- _Aim_:
Set down each line from the one containing "Write the OpenSCAD" to the one containing "the table top.", inclusive, exactly as written and with nothing further.

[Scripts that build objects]
'''

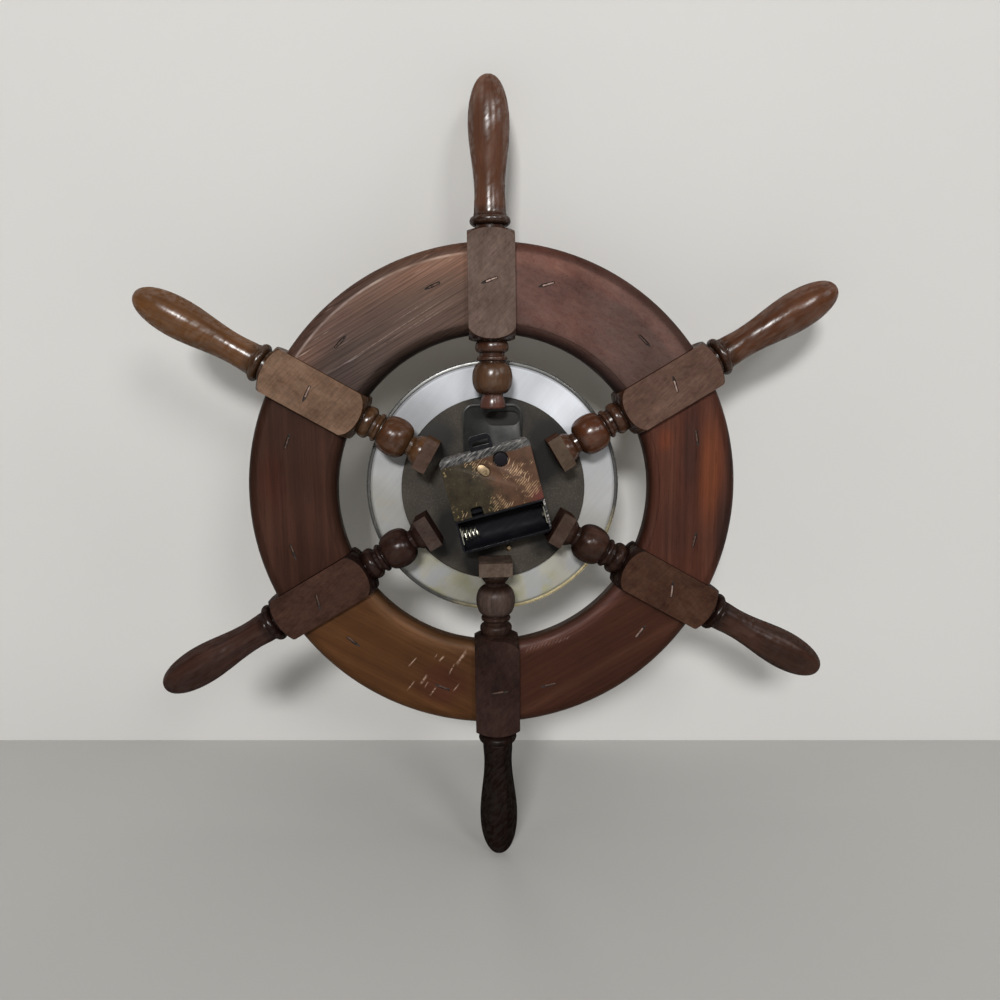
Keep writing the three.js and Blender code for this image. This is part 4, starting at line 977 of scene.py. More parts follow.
def rimProfile():
    half, bow, step = rim["thickness"] / 2, rim["edgeRound"], rim["step"]
    points = []
    for radius, depth, start in [
        (rim["outer"] - bow, half - bow, 0),
        (rim["inner"] + bow, half - bow, 1),
        (rim["inner"] + bow, -half + bow, 2),
        (rim["outer"] - bow, -half + bow, 3),
    ]:
        corner = []
        for count in range(rim["roundSteps"] + 1):
            angle = (start + count / rim["roundSteps"]) * math.pi / 2
            dx, dy = math.cos(angle), math.sin(angle)
            squeeze = (bow - step) / bow  # the round stops short of the face, which leaves a small step
            corner.append((radius + bow * dx, depth + bow * dy * squeeze))
        if start in (0, 2):
            corner.append((corner[-1][0], math.copysign(half, corner[-1][1])))
        else:
            corner.insert(0, (corner[0][0], math.copysign(half, corner[0][1])))
        points += corner
    return points


def makeRim():
    master = turned(rimProfile(), rim["steps"], "Y", closed=True)
    moved(master, 0, axisDepth, 0)
    editAll(master)
    for side in (-1, 1):
        normal = Vector((side * math.cos(hourAngle), 0, -math.sin(hourAngle)))
        bpy.ops.mesh.select_all(action="SELECT")
        bpy.ops.mesh.bisect(plane_co=normal * rim["gap"] * -mm, plane_no=normal,
                            use_fill=True, clear_outer=True)
    leaveEdit()
    cleanUp(master)
    for hour, look in rimLooks.items():
        piece = copied(master, f"wooden_rim_{hour}")
        angle = hour * hourAngle
        wood = makeWood(f"rim wood {hour}", {
            "turn": -angle + math.pi / 2, "seed": hour * 0.71, "specular": 0.08, "relief": 0.3, **look})
        paint(piece, wood)
        turnedTo(piece, angle)
        smooth(piece, 25)
        place(piece, "clock", "rim_wood", f"rim_segment_{hour}")
    bpy.data.objects.remove(master)


makeRim()
print("rim ready")

# hub board and clock housing: depths are counted from the spokes' axes

hub = {"radius": 55.0, "hole": 4.2, "back": -11.55, "thickness": 2.8, "chamfer": 0.6, "steps": 96}
housing = {
    "steps": 128,
    "panRadius": 74.0,
    "panSheet": 0.6,
    "panBack": -14.65,
    "panFront": -27.05,
    "panCorner": 2.0,
    "lensThickness": 1.5,
    "lensDome": 4.8,
    "bezelWall": 1.1,
    "bezelBead": 1.2,
    "bezelSkirt": 10.0,
    "bezelLip": 5.8,
    "bezelRoll": 2.6,
    "gap": 0.3,
}


def roundCorner(center, radius, start, end, steps):
    return [(center[0] + radius * math.cos(start + (end - start) * count / steps),
             center[1] + radius * math.sin(start + (end - start) * count / steps))
            for count in range(steps + 1)]


def latheClosed(profile, steps, name):
    piece = turned(profile, steps, "Y", closed=True)
    moved(piece, 0, axisDepth, 0)
    return named(piece, name)


# distance to the nearest of some places, as a share of 25 millimetres
def nearSpots(tree, vector, spots):
    nearest = 1.0
    for spot in spots:
        away = measured(tree, "DISTANCE", vector, tuple(Vector(spot) * mm))
        nearest = calculate(tree, "MINIMUM", times(tree, away, 1 / (25 * mm)), nearest)
    return nearest


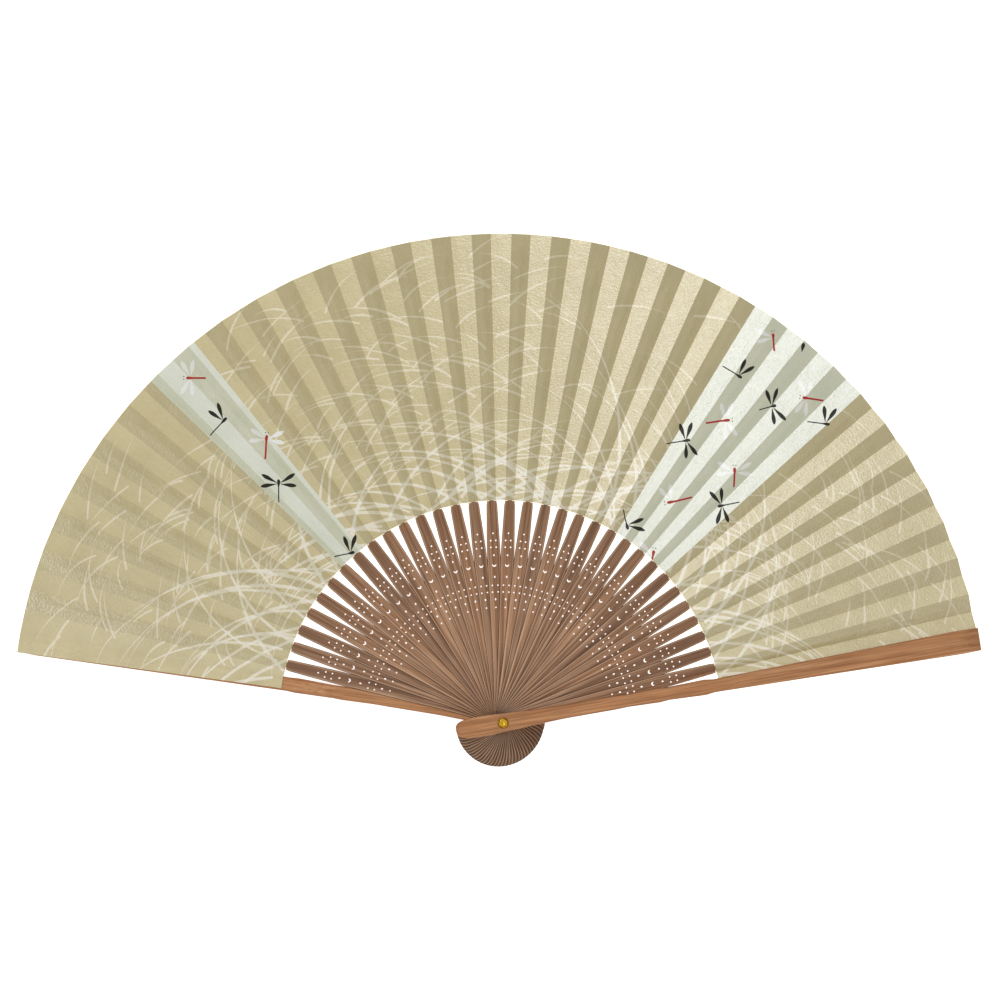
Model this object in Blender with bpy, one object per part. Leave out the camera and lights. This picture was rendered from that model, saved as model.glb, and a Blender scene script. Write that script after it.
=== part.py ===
"""A folding fan that lies open and flat, its rivet standing on +Z through the origin.

The rear guard is at the bottom of the stack and rests on z = 0. The ribs climb over it one by one,
and the front guard is on top. Every stick turns about the rivet. The pleated paper leaf is made in
sections of two ribs each, so that each section can ride on a rib when the fan closes.
"""

import math

import bmesh
import bpy

MM = 0.001

# Driving sizes
RIB_COUNT = 33
FRONT_AZIMUTH = math.radians(9.2)
REAR_AZIMUTH = math.radians(170.3)
GAP_GROWTH = 0.055  # how much wider the gaps are beside the rear guard, as a share of the mean
GUARD_TIP = 208.6 * MM
GUARD_HEEL = 20.2 * MM
GUARD_HEEL_HALF = 4.3 * MM
GUARD_THICK = 3.0 * MM
GUARD_LEAF_THICK = 1.1 * MM
GUARD_RAMP_START = 70.0 * MM
GUARD_RAMP_END = 90.0 * MM
RIB_HEEL = 20.0 * MM
RIB_HEEL_HALF = 2.9 * MM
RIB_SHOULDER = 94.2 * MM
RIB_THICK = 0.38 * MM
STACK_GAP = 0.12 * MM
TONGUE_HALF_THICK = 0.13 * MM
TONGUE_ROOT_HALF = 1.0 * MM
TONGUE_END_HALF = 0.6 * MM
TONGUE_END = 198.0 * MM
TONGUE_POINT = 1.5 * MM  # how far the tongue's end tapers
TWIST_START = 70.6 * MM
TWIST_END = 93.0 * MM
FOLD_SLOPE = math.tan(math.radians(20.0))
LEAF_INNER = 94.4 * MM
LEAF_OUTER = 208.0 * MM
LEAF_THICK = 0.30 * MM
POCKET_CLEARANCE = 0.05 * MM
POCKET_SIDE = 0.10 * MM
POCKET_WALL = 0.15 * MM
POCKET_END = 200.0 * MM
RIDGE_SLOPE = 0.5 * MM  # how far the paper takes to come back down beside a tongue
RIDGE_REACH = 0.97  # the ridge's foot stays within this share of the way to the crease
SEAM = 0.05 * MM  # each leaf section stops this short of its neighbour
PIN_RADIUS = 1.15 * MM
BORE_RADIUS = 1.25 * MM
HEAD_RADIUS = 1.75 * MM
WASHER_RADIUS = 2.3 * MM
WASHER_THICK = 0.35 * MM
RECESS_RADIUS = 2.6 * MM
FIT_GAP = 0.10 * MM
ROUND_STEPS = 24

# Worked out from the driving sizes
GAP_COUNT = RIB_COUNT + 1
STACK_STEP = RIB_THICK + STACK_GAP
FIRST_RIB_Z = GUARD_THICK + STACK_GAP + RIB_THICK / 2
FRONT_Z = FIRST_RIB_Z + (RIB_COUNT - 1) * STACK_STEP + RIB_THICK / 2 + STACK_GAP
FRONT_TOP = FRONT_Z + GUARD_THICK
HEAD_THICK = 0.55 * MM
RECESS_DEPTH = HEAD_THICK + WASHER_THICK + 2 * FIT_GAP
HEEL_CENTRE = 6.0 * MM  # the heel's rounding starts this far behind the rivet
HEEL_STEPS = 7
HEEL_BLUNTNESS = 3.4  # 2 makes the heel an ellipse, and more makes it squarer
BESIDE_RIVET = [math.radians(degrees) for degrees in (45.0, 67.5, 90.0, 112.5, 133.0)]

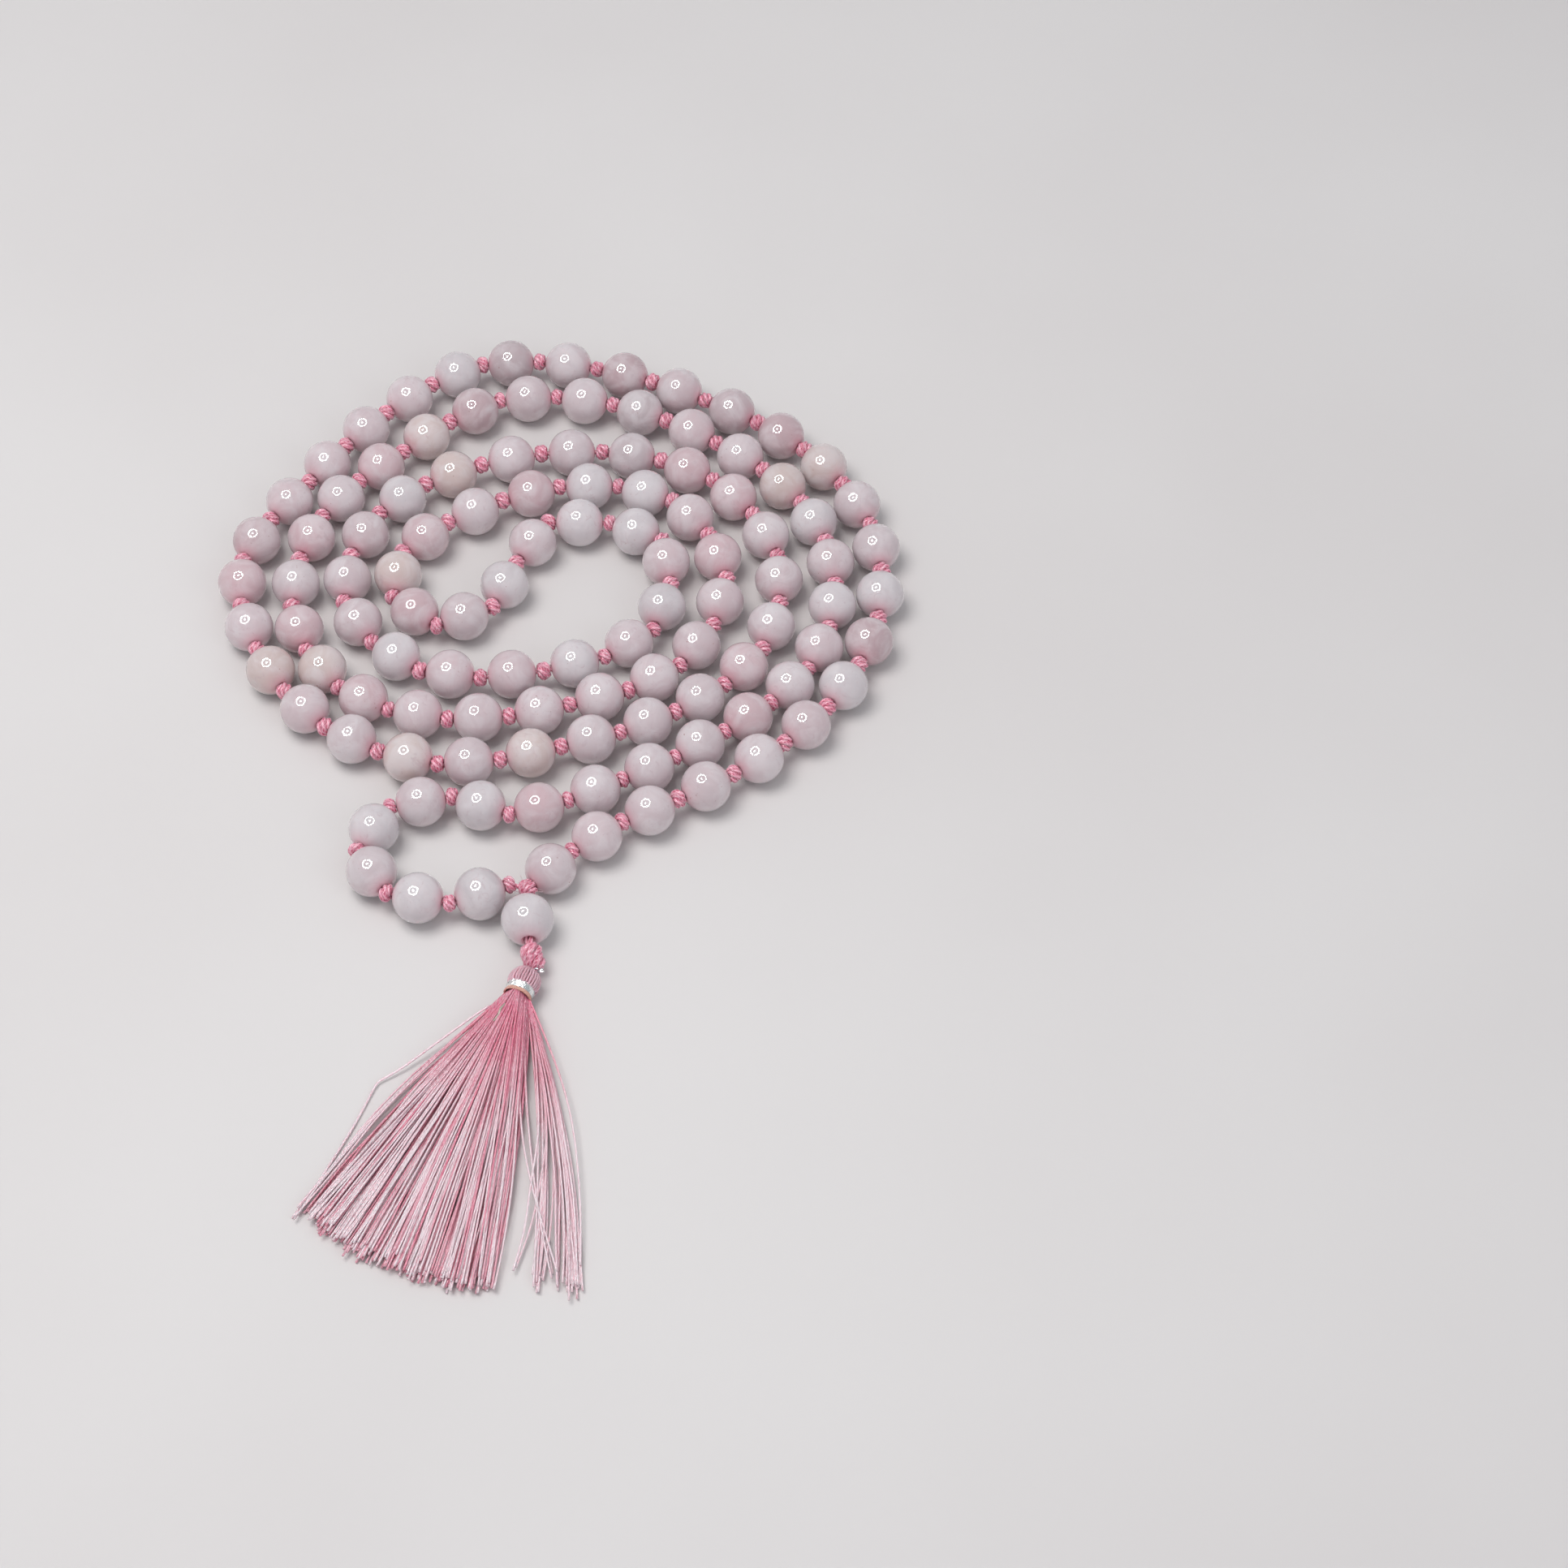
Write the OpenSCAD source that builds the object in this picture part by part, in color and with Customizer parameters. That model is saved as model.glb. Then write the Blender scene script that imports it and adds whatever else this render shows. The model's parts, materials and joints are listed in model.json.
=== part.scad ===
// Mala prayer beads: 108 round stone beads and a guru bead on a knotted silk cord, with a thread tassel.
// The strand lies flat on a table in a folded double coil. Millimetres, +Z up, z = 0 is the table top.

/* [Beads] */
// Diameter of a counting bead; the whole mala grows and shrinks with it
bead_d = 8; // [6:0.5:10]
// Diameter of the hole drilled through a counting bead
bore_d = 1; // [0.9:0.1:1.3]
// Diameter of the flare at each mouth of the hole
flare_d = 1.6; // [1.4:0.1:2]
// How much wider the guru bead is than a counting bead
guru_extra = 0.2; // [0:0.1:0.4]
// Diameter of the guru bead's hole, which takes both ends of the cord
guru_bore_d = 1.8; // [1.7:0.1:2.2]

/* [Cord] */
// Diameter of the silk cord
cord_d = 0.8; // [0.5:0.1:0.8]
// Outer diameter of the knot tied between two beads, except where the cord bends sharply
knot_d = 3; // [2.4:0.1:3.1]
// Diameter of the knot that joins the two ends above the guru bead
join_knot_d = 3; // [2.6:0.1:3.2]
// Diameter of each half of the double knot below the guru bead
guru_knot_d = 3.4; // [2.4:0.1:3.6]

/* [Tassel] */
// Distance from the tassel's swing pivot to the thread tips
tassel_reach = 56; // [44:1:58]
// Angle of the spread main skirt
skirt_angle = 33.5; // [20:0.5:34]
// Angle of the loose bunch of threads beside the skirt
side_angle = 11; // [6:0.5:14]
// Diameter of the rounded head
head_d = 5.2; // [4.4:0.1:5.4]
// Diameter of the metal band round the neck
band_d = 4.4; // [4:0.1:4.8]
// Length of the metal band along the neck
band_length = 1.2; // [0.8:0.1:1.4]
// Thickness of the skirt at its tips, lying on the table
tip_height = 2.4; // [1.6:0.1:3]

/* [Hidden] */
$fn = 48;

// The lay is drawn for this bead, then scaled to bead_d
nominal_bead_d = 8;
bead_r = nominal_bead_d / 2;
last_bead = 108;
flare_depth = 0.35;
// Thickness of the cord where it wraps round itself in a knot
knot_wrap_d = 0.76;
// In a bend sharper than this, in degrees, the beads squeeze the knot smaller and its wraps flatter
tight_bend = 35;
tight_knot_d = 2.2;
tight_wrap_d = 0.6;
// Clear space between a bead and the knot that it presses on
knot_gap = 0.08;
// How far a cutting shape runs past what it cuts
cut_margin = 1;
// Clear space round a pivot, where one body moves past another
pivot_gap = 0.15;

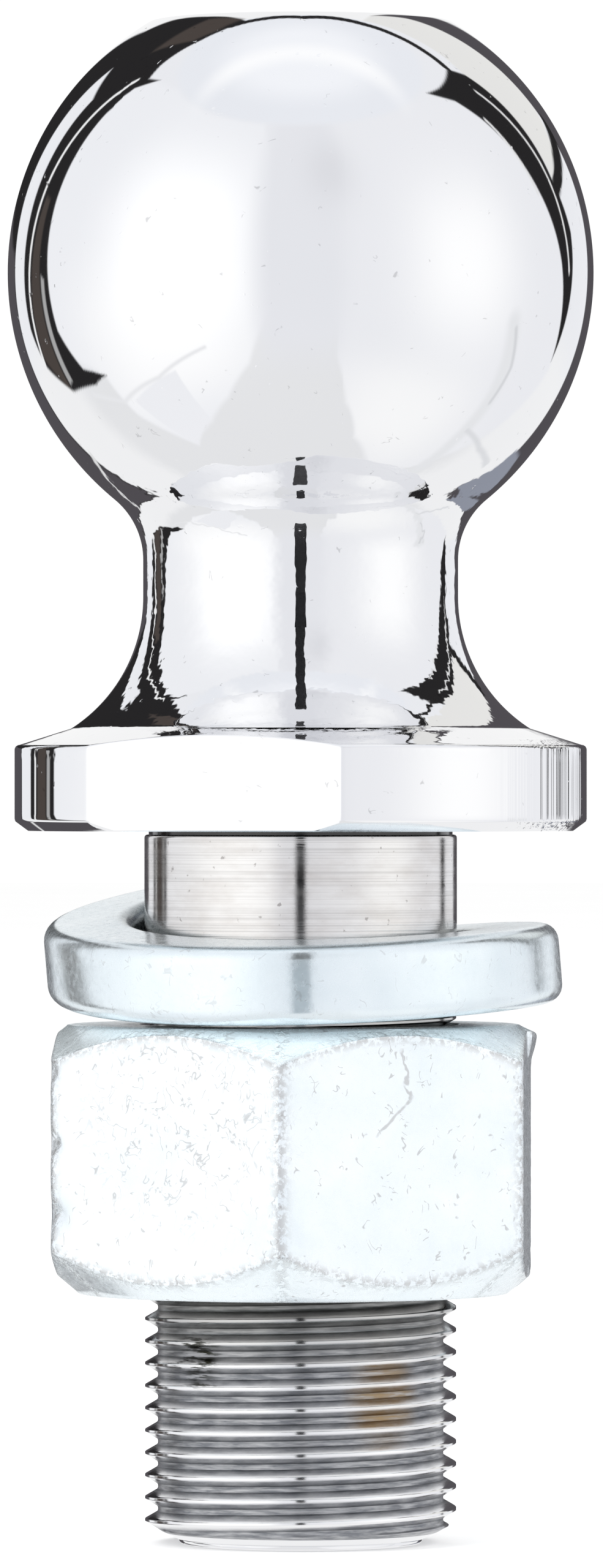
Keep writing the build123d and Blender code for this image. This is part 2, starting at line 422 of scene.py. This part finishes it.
# ---------------------------------------------------------------- the spring lock washer
def washer():
    """Split spring lock washer, coiled left hand and lying tilted on the nut."""
    mean = (WASHER_IN_R + WASHER_OUT_R) / 2
    half_w = (WASHER_OUT_R - WASHER_IN_R) / 2
    half_t = WASHER_T / 2
    section = []
    for sx, sz, start in ((1, 1, 0), (-1, 1, 90), (-1, -1, 180), (1, -1, 270)):
        cx = sx * (half_w - WASHER_CORNER)
        cz = sz * (half_t - WASHER_CORNER)
        section += arc(cx, cz, WASHER_CORNER, start, start + 90, 7)
        nx, nz = section[-1]
        if sz * sx > 0:
            steps = [(nx * (1 - 2 * s), nz) for s in (0.15, 0.32, 0.5, 0.68, 0.85)]
            steps = [(x * (half_w - WASHER_CORNER) / abs(nx), nz) for x, nz in steps]
        else:
            steps = [(nx, nz * (1 - 2 * s)) for s in (0.2, 0.4, 0.6, 0.8)]
        section += steps
    section = np.array(section)
    rise = WASHER_RISE * WASHER_COIL / 360
    rings_between = 240
    rings = []
    plan = [(0.0, 0.93), (0.0008, 0.985)]
    plan += [(t, 1.0) for t in np.linspace(0.0022, 0.9978, rings_between)]
    plan += [(0.9992, 0.985), (1.0, 0.93)]
    for t, size in plan:
        angle = math.radians(WASHER_LOW_AZ - WASHER_COIL * t)
        radial = Vector((math.cos(angle), math.sin(angle), 0))
        along = Vector((math.sin(angle), -math.cos(angle), 0)) * math.radians(WASHER_COIL) * mean
        along.z = rise
        along.normalize()
        up = radial.cross(along)
        if up.z < 0:
            up.negate()
        centre = radial * mean + Vector((0, 0, -rise / 2 + rise * t))
        rings.append([centre + radial * (a * size) + up * (b * size) for a, b in section])
    tilt = Euler((math.radians(WASHER_LIFT_BACK), 0, 0)).to_matrix()
    tilt = tilt @ Euler((0, math.radians(-WASHER_LIFT_RIGHT), 0)).to_matrix()
    grid = np.array([[tuple(tilt @ p) for p in ring] for ring in rings])
    grid[:, :, 2] += NUT_TOP + WASHER_GAP - grid[:, :, 2].min()
    grid[:, :, 0] += WASHER_SHIFT_X
    # a soft unevenness of the coiled bar
    for ring in grid:
        for p in ring:
            push = noise.noise(Vector(p) * 0.22) * 0.05 + noise.noise(Vector(p) * 0.8) * 0.025
            p[:2] *= 1 - max(push, 0) / 20
    sheet = Sheet()
    rows = grid.transpose(1, 0, 2)
    rows = np.concatenate([rows, rows[:1]])
    first = sheet.grid(rows, 0, closed=False)
    columns = rows.shape[1]
    ends = len(section)
    sheet.cap([first + j * columns for j in range(ends)])
    sheet.cap([first + j * columns + columns - 1 for j in reversed(range(ends))])
    return sheet.build("lock_washer_coil")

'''

- _Final answer_:
Write the OpenSCAD source that builds the object in this picture part by part, in color and with Customizer parameters. That model is saved as model.glb. Then write the Blender scene script that imports it and adds whatever else this render shows. The model's parts, materials and joints are listed in model.json.
=== part.scad ===
// Mala prayer beads: 108 round stone beads and a guru bead on a knotted silk cord, with a thread tassel.
// The strand lies flat on a table in a folded double coil. Millimetres, +Z up, z = 0 is the table top.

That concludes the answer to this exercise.